What will happen if I over filled my engine oil. Will it hurt my engine? Will it just blow out (I have the valve cover blowby mod) I was just curious because sometimes I worry about what could happen.


----------



## Polaris425 (Dec 16, 2004)

Too much oil can be as bad as not enough. I would try to pull some of it out. Or drain it in a clean tank and fill it back up. 


Try Tapatalk!!


----------



## Hangingfor8 (Oct 3, 2009)

bad.... care to go into detail?


----------



## NMKawierider (Apr 11, 2009)

A hair over...meaning sightly over the top X with the stick screwed in is'n an issue. But if you go to the top X with the stick NOT screwed in, a few things can happen. The first is that the crank throw will slap the oil surface on every down stroke. That splash causes changes in return patters, sprays to the cylinders and sends more mist and droplets into the vent tube which ends up in the airbox. And wheelies send way more up the tube as it gets covered at a lower angle. Its also much more static weight sitting against those wonderful Kawie shaft seals. Don't need that. Just keep it where its supposed to be. No more then the top X screwed in.


----------



## Hangingfor8 (Oct 3, 2009)

Thanks for the info....


----------



## wes ranch 4x4 (Dec 3, 2011)

well dang ive been overfilling mine the whole time i always check it without screwing it in this explains why i always have oil in my airbox lol


----------



## Stimpy (Jan 26, 2012)

How many quarts go into the engine, and front diff?


----------



## NMKawierider (Apr 11, 2009)

Stimpy said:


> How many quarts go into the engine, and front diff?

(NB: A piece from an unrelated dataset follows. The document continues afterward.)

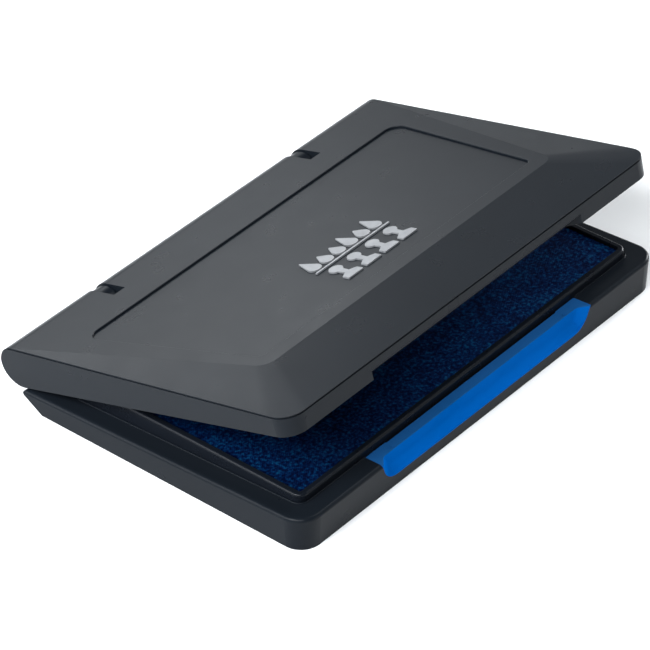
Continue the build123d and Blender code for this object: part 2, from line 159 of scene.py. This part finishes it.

With the oilfilter the engine takes 2.3 us quarts and the front diff takes .95 us quart. Jack the right side up and round that off to 1 quart. Won't hurt.


----------



## z24guy (Nov 27, 2010)

Also overfilling to the point that the crank slaps the oil surface will cause the oil to foam, leading to a sandblasting effect. All kinds of bad, but you'd have to be really over full for that kind of doomsday scenario.


----------



## Stimpy (Jan 26, 2012)

Ty for the info.


----------